Vaddepalli Narsing Rao (born 10 July 1952 - died 23 May 2014 ) was a popular leader from Kukatpally, Hyderabad in Andhra Pradesh and member of YSR Congress Party. He was set to contest Andhra Pradesh assembly elections in 2014 from Kukatpally constituency. Popularly known as VNR, he was a "staunch follower" of Late Dr. Y. S. Rajasekhara Reddy, the former Chief Minister of Andhra Pradesh.

He served as Chairman of Andhra Pradesh State Mines Development Corporation before joining YSR Congress Party in 2012. He was very active in state politics from a young age and gained popularity for his work and support in construction of popular Venkateshwara Swamy temple, Sai Baba temple and Hanuman temple in Kukatpally and VNR Old Age Home in Bowrampet.

He died in hospital after an illness.

==Early life==
VNR was born in Kukatpally village, to late Sri Vaddepalli Rama Rao and V. Kamalamma. He is married to Srimathi Pushpalatha and has a son by name Vaddepalli Rajeshwar Rao who assists his father in his daily political and social activities. He entered active politics in 1989 and worked with late P. Janardhan Reddy to strengthen the Indian National Congress in Hyderabad. He organized rallies for the party contestants and he was noted by the bigger politicians for the support he extended to Sri P. V. Rajeshwar Rao and Sri Nadendla Bhaskara Rao in assembly elections.

==Political career==
He ensured victory for Congress in Kukatpally during Municipal elections in the mid 90s and was promoted to the rank of Organizing Secretary to Prachar Committee in 1996. He gained popularity within the party for his contribution to Kukatpally's development and other social activities and was promoted to vice president of Pradesh Congress Committee in Andhra Pradesh. He then held the position of President of Lions Club. During this time, he teamed with ex-Speaker Sri Narayan Rao to provide financial and moral support to poor school students by promoting the government's Midday Meal Scheme and installing safe drinking water facility in the school for students belonging to weaker sections.

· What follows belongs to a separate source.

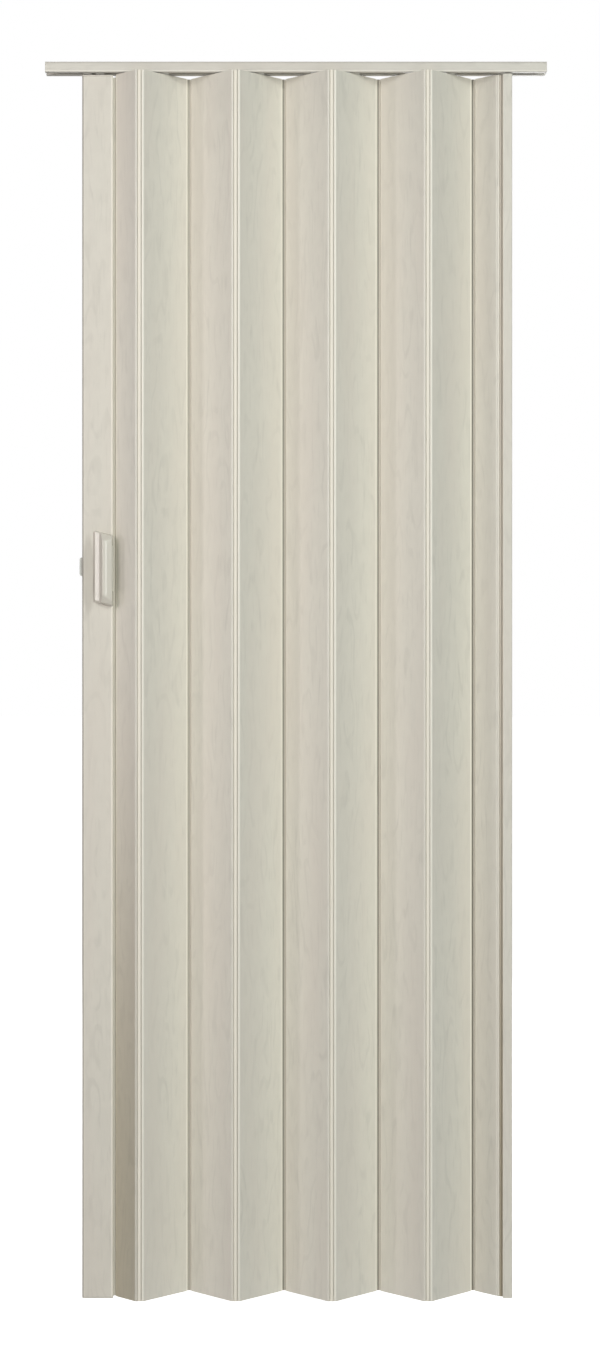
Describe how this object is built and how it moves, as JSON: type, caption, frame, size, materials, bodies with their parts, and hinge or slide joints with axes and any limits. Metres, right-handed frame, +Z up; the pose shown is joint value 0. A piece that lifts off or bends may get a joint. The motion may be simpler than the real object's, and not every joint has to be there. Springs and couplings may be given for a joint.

He was made All India Congress Committee (AICC) member in 2001, during which he extended a strong support to Late Dr. Y. S. Rajasekhara Reddy in his padayatra which had brought back Congress to power in the state. Dr. Reddy was highly impressed by VNR's support and appointed him as Chairman for Andhra Pradesh State Mines Development Corporation in 2005 during his tenure as Chief Minister. In 2012 he left the Indian National Congress party to join YSR Congress Party.

He had been selected by the party to contest Andhra Pradesh State Assembly elections in 2014, but died during the election campaign.